La política siempre me ha merecido un enorme respeto. Puede que eso explique por qué nunca he militado en ningún partido político. Sí, es verdad: admito que en mi caso se trata de un respeto excesivo, casi como el respeto que se le pudiera llegar a tener a una novia hasta el extremo de no consumar el matrimonio. Pero qué se le va a hacer, así soy de cauteloso con cualquier tarea que suponga una responsabilidad y un riesgo (para los demás), incluso cuando viene acompañada de su momentito de placer. También puede que sea esta actitud mía demasiado taciturna y desapasionada la que me invite a mirar la política como un servicio y jamás como un altar para la lujuria y la vanidad.

No me gustan los políticos de carrera. Ser político de carrera es tan contradictorio como ser poeta de carrera o incluso científico de carrera (me refiero a científico de vocación, de esos que se quedan a dormir en el laboratorio y pasan hambre antes que dejarse seducir por las líneas prioritarias del ministerio). Supongo que en este punto debo decir que para mí ser político es más difícil que ser poeta, científico y santo a la vez. Y creo que llevo razón de verdad con esta declaración; por eso es que hay tan pocos políticos extraordinarios, o sea, tan pocos políticos sencillamente buenos.

La primer cualidad de un poeta, un científico, un santo o un político es la honestidad; ese carácter que te impide fingir lo que no crees, vestirte de lo que no eres. La segunda cualidad, pero no menos importante, es el desapego a todo lo que traías, a todo lo que has conquistado y a todo aquello que puede estar al alcance de tu mano.

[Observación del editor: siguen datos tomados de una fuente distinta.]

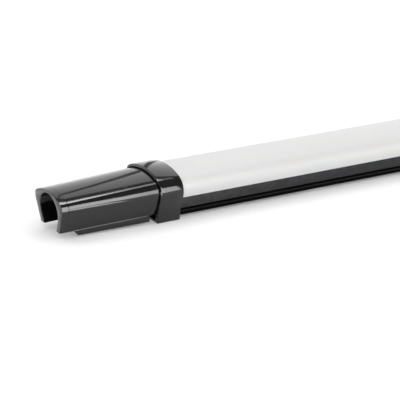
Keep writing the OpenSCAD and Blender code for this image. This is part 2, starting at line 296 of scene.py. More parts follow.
# %% Settled dust
def make_settled_dust():
    tree, given, result = new_effect("settled_dust", {"Scale": 900.0, "Size": 0.12})
    specks = add(tree, "TexVoronoi", Vector=given["Position"], Scale=given["Scale"])
    small = add(tree, "Math", specks.outputs["Distance"], given["Size"], operation="LESS_THAN")
    facing = add(tree, "SeparateXYZ", add(tree, "NewGeometry").outputs["Normal"])
    upward = add(tree, "MapRange", facing.outputs["Z"], From_Min=0.2, From_Max=0.9)
    patches = add(tree, "TexNoise", Vector=given["Position"], Scale=70.0, Detail=3.0)
    some = add(tree, "MapRange", patches.outputs["Fac"], From_Min=0.48, From_Max=0.66)
    lying = product(tree, upward.outputs[0], some.outputs[0])
    tree.links.new(product(tree, small.outputs[0], lying), result)
    return tree


settled_dust = make_settled_dust()

# %% [markdown]
# Edge rub follows the curvature of the mesh: convex rims are rubbed, with a
# noise that breaks the line up. Drawn lines are noise stretched along X, the
# direction in which profiles are pushed and sheet is rolled. Recess shade is
# painted shade: it darkens the narrow grooves and corners that little light reaches.

# %% Edge rub, drawn lines and painted recess shade
def make_edge_rub():
    tree, given, result = new_effect("edge_rub", {"Amount": 1.0})
    rim = add(tree, "MapRange", add(tree, "NewGeometry").outputs["Pointiness"], From_Min=0.515, From_Max=0.6)
    worn = use(tree, gloss_drift, given["Position"], Scale=160.0, Low=0.0, High=1.0)
    tree.links.new(product(tree, product(tree, rim.outputs[0], worn), given["Amount"]), result)
    return tree


def make_drawn_lines():
    tree, given, result = new_effect("drawn_lines", {"Scale": 900.0, "Low": 0.0, "High": 1.0}, "Value")
    stretch = add(tree, "Mapping", given["Position"], Scale=(0.012, 1.0, 1.0))
    lines = add(tree, "TexNoise", Vector=stretch.outputs[0], Scale=given["Scale"], Detail=3.0, Roughness=0.6)
    spread = add(tree, "MapRange", lines.outputs["Fac"], From_Min=0.3, From_Max=0.7,
        To_Min=given["Low"], To_Max=given["High"])
    tree.links.new(spread.outputs[0], result)
    return tree


def make_recess_shade():
    """Painted shade: 1 deep in a groove or corner, 0 on open surfaces; the sampled span is a few millimetres.
    """
    tree, given, result = new_effect("recess_shade", {"Reach": 0.004})
    open_sky = add(tree, "AmbientOcclusion", samples=8, Distance=given["Reach"])
    shut = add(tree, "MapRange", open_sky.outputs["AO"], From_Min=0.75, From_Max=0.3)
    uneven = use(tree, gloss_drift, given["Position"], Scale=90.0, Low=0.85, High=1.0)
    tree.links.new(product(tree, shut.outputs[0], uneven), result)
    return tree


edge_rub = make_edge_rub()
drawn_lines = make_drawn_lines()
recess_shade = make_recess_shade()
print("effects:", [g.name for g in bpy.data.node_groups])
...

Y hay una tercera cualidad, esta sí específica del político (el político democrático, claro): la representatividad; me refiero a la conciencia firme de que el buen político cumple fundamentalmente una función de representación de la voluntad de los ciudadanos, o sea, que su alma de político, al contrario que el alma del poeta y en parte también la del científico, no le pertenece sino que le ha sido prestada por el pueblo. La última de estas tres cualidades debiera ser suficiente para disuadir a cualquier individuo metido en política de aferrarse a las veleidades del poder. Dimitir debería ser un acto sencillo, una vez que se toma conciencia, directamente o ayudado por los compañeros o los ciudadanos, de que tu tiempo se ha terminado, porque tu permanencia puede dañar la gestión de un asunto importante o hacer descarrilar un proyecto político de largo recorrido.

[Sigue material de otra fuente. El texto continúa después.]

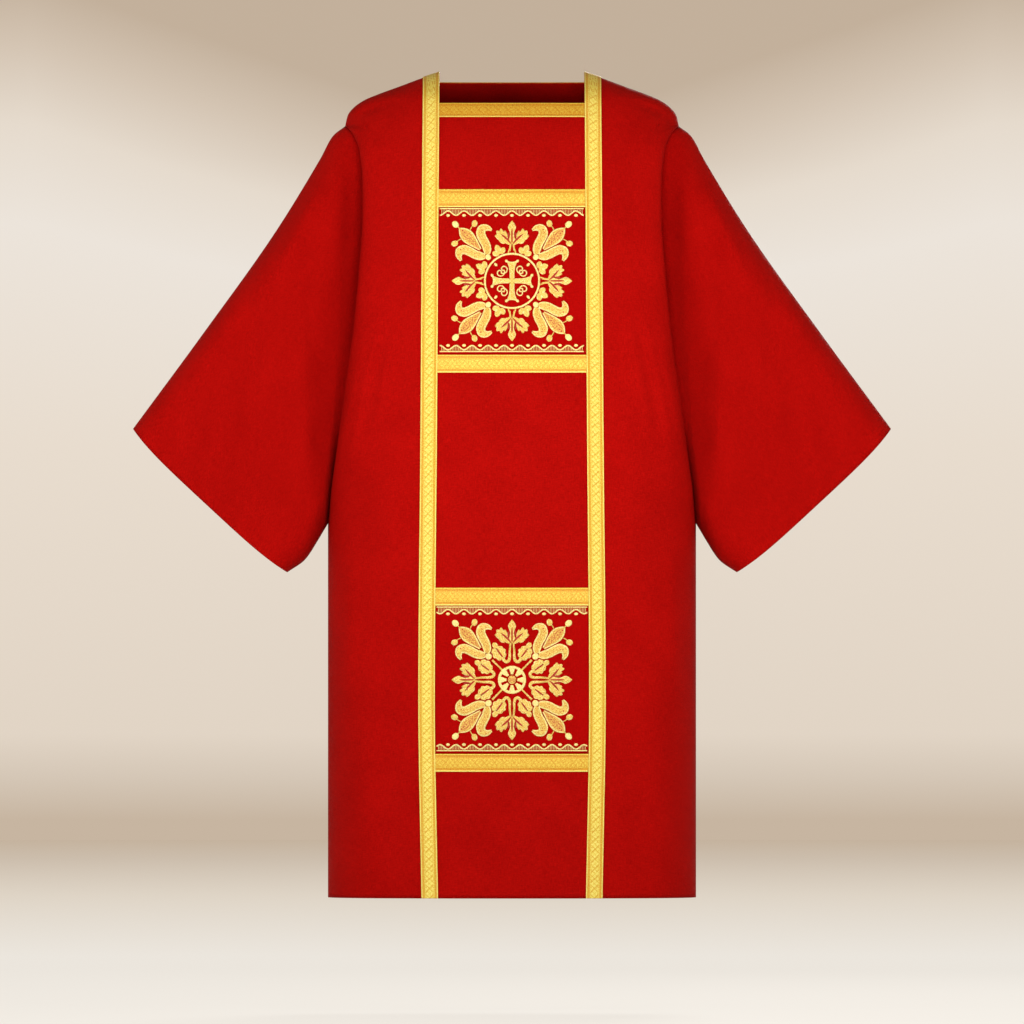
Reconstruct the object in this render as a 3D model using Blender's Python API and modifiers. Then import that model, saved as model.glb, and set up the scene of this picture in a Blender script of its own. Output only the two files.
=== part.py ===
"""A red dalmatic with gold braid, in the hollow form that it keeps when it is worn.

Metres, +Z up. The front faces -Y and the wearer's left is +X. The origin is between the two neck
points, at the height of the shoulder line there, which is where the wearer carries the garment.

The cloth is one continuous surface, cut into pieces along its seams. Every point of that surface has
a key, and two pieces that are sewn together share the keys along their seam, so their edges run side
by side. Braid and medallion squares reuse the points of the panel that they lie on, moved out.
"""

import math
from collections import defaultdict, namedtuple

import bpy
import numpy as np

# Driving dimensions
LENGTH = 1.300
CLOTH = 0.0015
BRAID = 0.0011
SQUARE = 0.0008
SEAM_GAP = 0.0003
FRONT_NECK_Z = -0.050
BACK_NECK_Z = -0.016
TIP_Z = -0.085
UNDERARM_Z = -0.711
SIDE_X = 0.290
BRAID_WIDTH = 0.026
SECTION_POWER = 2.6
FLARE_DEPTH = 0.215

# How far the shoulder outline has come out from the middle at each height, from neck point to tip
Shoulder = namedtuple("Shoulder", "z x")
SHOULDERS = [
    Shoulder(0.0000, 0.1140),
    Shoulder(-0.0095, 0.1430),
    Shoulder(-0.0220, 0.1765),
    Shoulder(-0.0350, 0.2120),
    Shoulder(-0.0440, 0.2330),
    Shoulder(-0.0560, 0.2500),
    Shoulder(-0.0680, 0.2590),
    Shoulder(TIP_Z, 0.2630),
]

# How far the middle of the front and of the back stand away from the shoulder line
Depth = namedtuple("Depth", "z front back")
DEPTHS = [
    Depth(0.0000, 0.008, 0.008),
    Depth(-0.0015, 0.017, 0.018),
    Depth(-0.006, 0.031, 0.033),
    Depth(-0.016, 0.048, 0.052),
    Depth(-0.030, 0.062, 0.067),
    Depth(-0.050, 0.076, 0.083),
    Depth(-0.100, 0.099, 0.108),
    Depth(-0.200, 0.123, 0.132),
    Depth(-0.330, 0.134, 0.141),
    Depth(-0.500, 0.138, 0.138),
    Depth(-0.710, 0.141, 0.138),
    Depth(-1.000, 0.146, 0.145),
    Depth(-LENGTH, 0.152, 0.152),
]

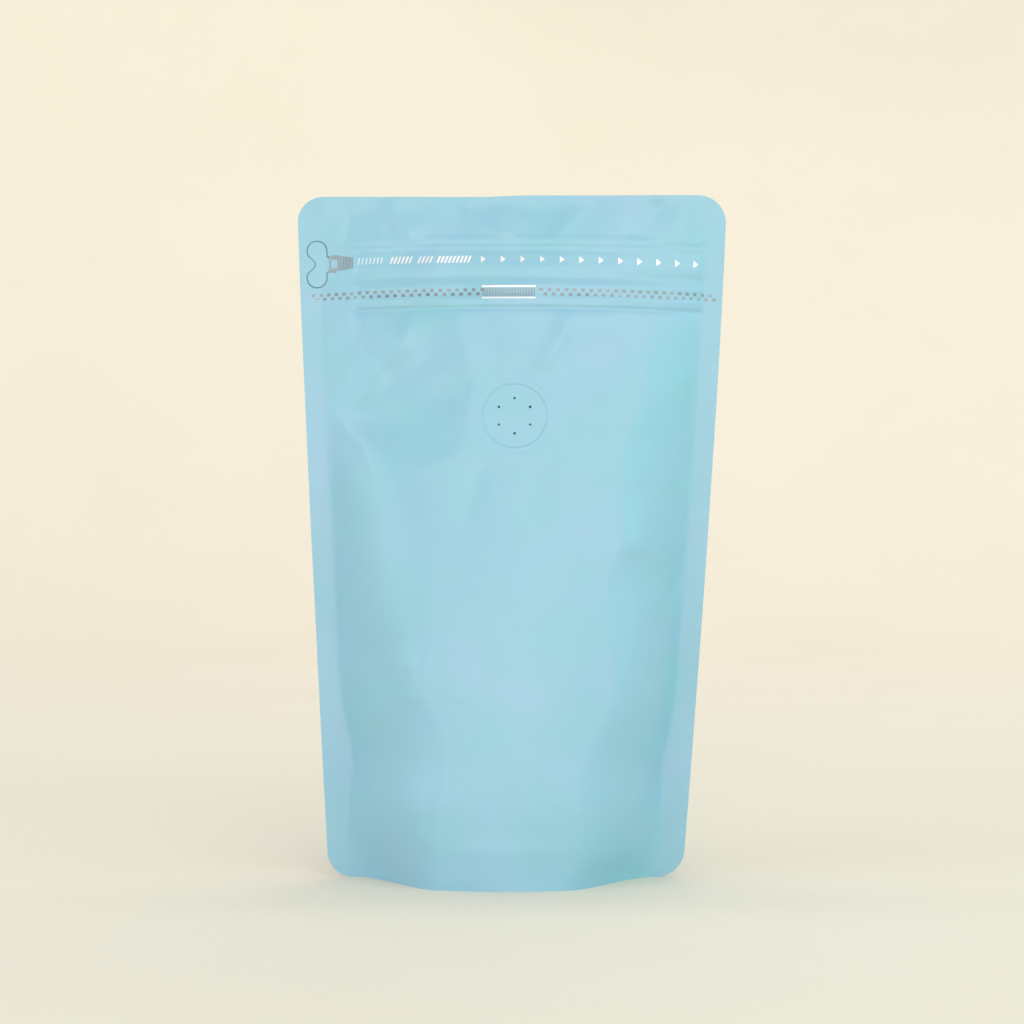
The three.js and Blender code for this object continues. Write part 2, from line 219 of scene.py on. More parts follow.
def rolledAluminiumFoil(foilColourOrShade, look):
    # Rolled foil under clear varnish, where the blue ink was left out: a soft mirror that ripples with the
    # zipper beneath it. Its darker grey copy is painted shade, standing for foil turned away from the light.
    material, tree, shader, place = newMaterial(foilColourOrShade + "AluminiumFoil")
    ripple = addNode(tree, "ShaderNodeTexNoise",
                     {"Vector": place, "Scale": 1 / (look["rippleSize"] * mm), "Detail": 1.0})
    relief = addNode(tree, "ShaderNodeBump",
                     {"Height": ripple, "Strength": 1.0, "Distance": look["rippleDepth"] * mm})
    gloss = addNode(tree, "ShaderNodeMapRange",
                    {"Value": ripple, **noiseRange, "To Min": look["glossiest"], "To Max": look["dullest"]})
    setInputs(tree, shader, {"Base Color": toLinear(look["colour"]), "Metallic": 1.0, "Roughness": gloss,
                             "Normal": relief})
    return material


def slitLaminateEdge(look):
    # The knife's cut through both films: a thin pale line in which ink, foil and sealant lie as fine layers.
    material, tree, shader, place = newMaterial("slitLaminateEdge")
    across = addNode(tree, "ShaderNodeSeparateXYZ", {"Vector": place}).outputs["Y"]
    turns = addNode(tree, "ShaderNodeMath", {0: across, 1: 2 * math.pi / (look["layer"] * mm)},
                    operation="MULTIPLY")
    wave = addNode(tree, "ShaderNodeMath", {0: turns}, operation="SINE")
    share = addNode(tree, "ShaderNodeMapRange", {"Value": wave, "From Min": -1.0})
    tint = addNode(tree, "ShaderNodeMix",
                   {0: share, 6: toLinear(look["colour"]), 7: toLinear(look["inkColour"])},
                   data_type="RGBA")
    setInputs(tree, shader, {"Base Color": tint.outputs[2], "Roughness": look["roughness"]})
    return material


def darkShadeSurface(name, look):
    # Dark, dull and faintly pebbled: painted shade for the tab's die cut and edges, and for the valve's
    # pinholes and the disc behind them.
    material, tree, shader, place = newMaterial(name)
    pebble = addNode(tree, "ShaderNodeTexNoise", {"Vector": place, "Scale": 1 / (look["pebbleSize"] * mm)})
    relief = addNode(tree, "ShaderNodeBump",
                     {"Height": pebble, "Strength": 1.0, "Distance": look["pebbleDepth"] * mm})
    setInputs(tree, shader, {"Base Color": toLinear(look["colour"]), "Roughness": look["roughness"],
                             "Normal": relief})
    return material


filmMaterial = matteBoppFilm(filmLook)
foilMaterials = {foilColourOrShade: rolledAluminiumFoil(foilColourOrShade, look) for foilColourOrShade, look in foilLooks.items()}
edgeMaterial = slitLaminateEdge(edgeLook)
cutShadeMaterial = darkShadeSurface("dieCutSealant", cutShadeLook)
coreShadeMaterial = darkShadeSurface("mouldedValveCore", coreShadeLook)
filmMaterials = [filmMaterial, edgeMaterial, cutShadeMaterial]
print("materials made")


# The pouch's outline and the depth of its panels. In pairs, -1 is the left side and 1 the right.
outline = {
    "topHalfWidth": 70, "footNarrowing": 12.4, "narrowingPower": 1.2,
    "lean": 2.1, "leanPower": 1.4,
    "topCorner": {-1: 8.5, 1: 9.5}, "footCorner": {-1: 7.8, 1: 8.2},
    "sideSeal": 6.2, "leastFlange": 0.8,
    "sealSwell": {-1: (40, 14, 2.8), 1: (34, 15, 2.6)},  # height, spread and amount where the gusset ends
    "filmHalf": 0.22,  # half of what the two sealed films measure
}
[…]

Hay personas que no lo entienden así. O a lo mejor sí lo entienden. Pero desde luego no lo sienten así. Qué pena. Porque no hay nada más perverso que la inteligencia y la belleza puestas al servicio de un político endiosado. La seducción inteligente es más fuerte que la razón. Por eso triunfan políticos como Berlusconi, por eso se resisten los Costa, los Mata y los ¿Camps? (y tantos otros) contra viento y marea. Tan despreciables por tantos gestos. Pero tan admirados por esos mismos gestos. Al fin y al cabo, cuentan con los votos. Son nuestros hijos, en el fondo. Nuestra simple curiosidad los empuja hacia las alturas. Y ellos lo saben. Los políticos son conscientes de la extraordinaria capacidad seductora del poder. Me refiero especialmente a los políticos de alta costura, por supuesto, esos que transitan por las pasarelas desplegando todo su glamour desde unos tacones imposibles hasta un inverosímil cuello de camisa estilo Karl Lagerfeld. Y si al menos supieran llevarlo con elegancia y dignidad... Menos mal que también tenemos buenos políticos pret-a-porter , que son los que al final nos salvan del desastre.